Hacker News new | ask | show | jobs
by empath75 2640 days ago
I think he’s making an argument that you can make games with much less code than we do now, not a serious argument that we should only make games that fit on a business card.
4 comments

Yes. The same would apply to other areas as well. For example, a colleague of mine set up this weird elaborate web based data processing thing so that we could automate processing of files. I did the same thing he was trying to achieve with a couple of perl one-liners.

Maybe comparing business card games to AAA is a bad comparison, but comparing 'Return of the Obra Dinn' with 'LA Noire' might be more apt.

Totally agree. The current version of Nethack is ~204k lines of code. Modern AAA games have millions of lines. I don't think there's an order of magnitude more depth to most AAA games than there is in Nethack.
Nethack is 204k lines? That is amazingly bloated for what it is.

With dwarf fortress coming in at 381,764 I feel like it delivers a much higher amount of value/line.
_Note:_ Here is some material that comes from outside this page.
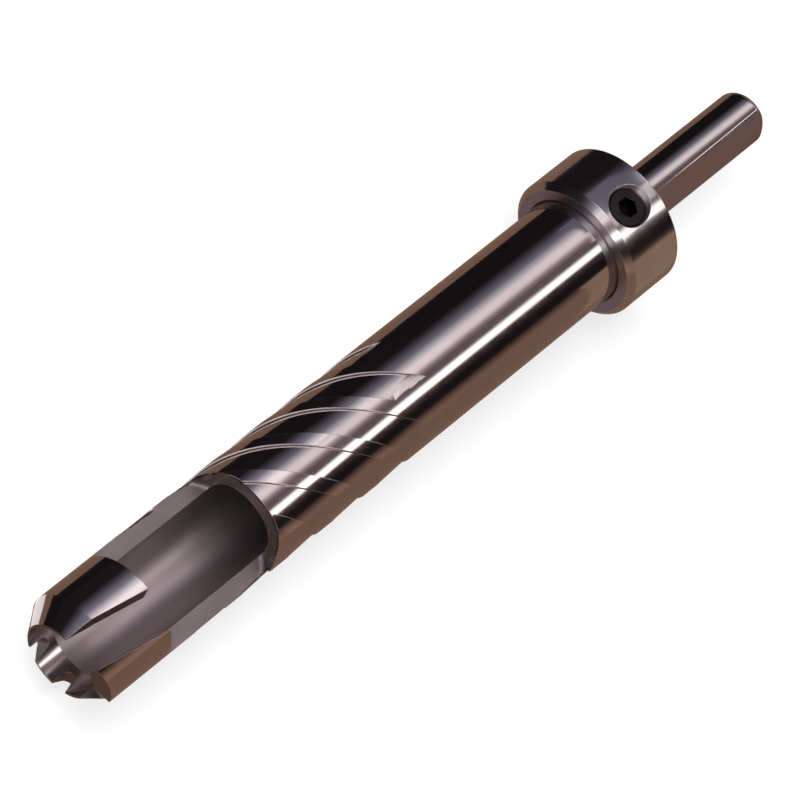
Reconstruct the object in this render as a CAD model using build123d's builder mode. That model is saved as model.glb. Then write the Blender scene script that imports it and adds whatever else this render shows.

Probably not terribly bloated, just old. The language (C), features (probably K&R C), libraries (pitiful compared to today), and portability concerns (nethack was ported to many platforms, DF comparatively few) it originally had to contend with made for a very different world back then. While I'm sure it's been updated/cleaned up over the decades, it probably still carries a lot of that design/baggage from the time it was written in.
Perhaps... but why must arguments always seem to be made on extreme examples?
How else would you know where the limits are?
Thank you for understanding!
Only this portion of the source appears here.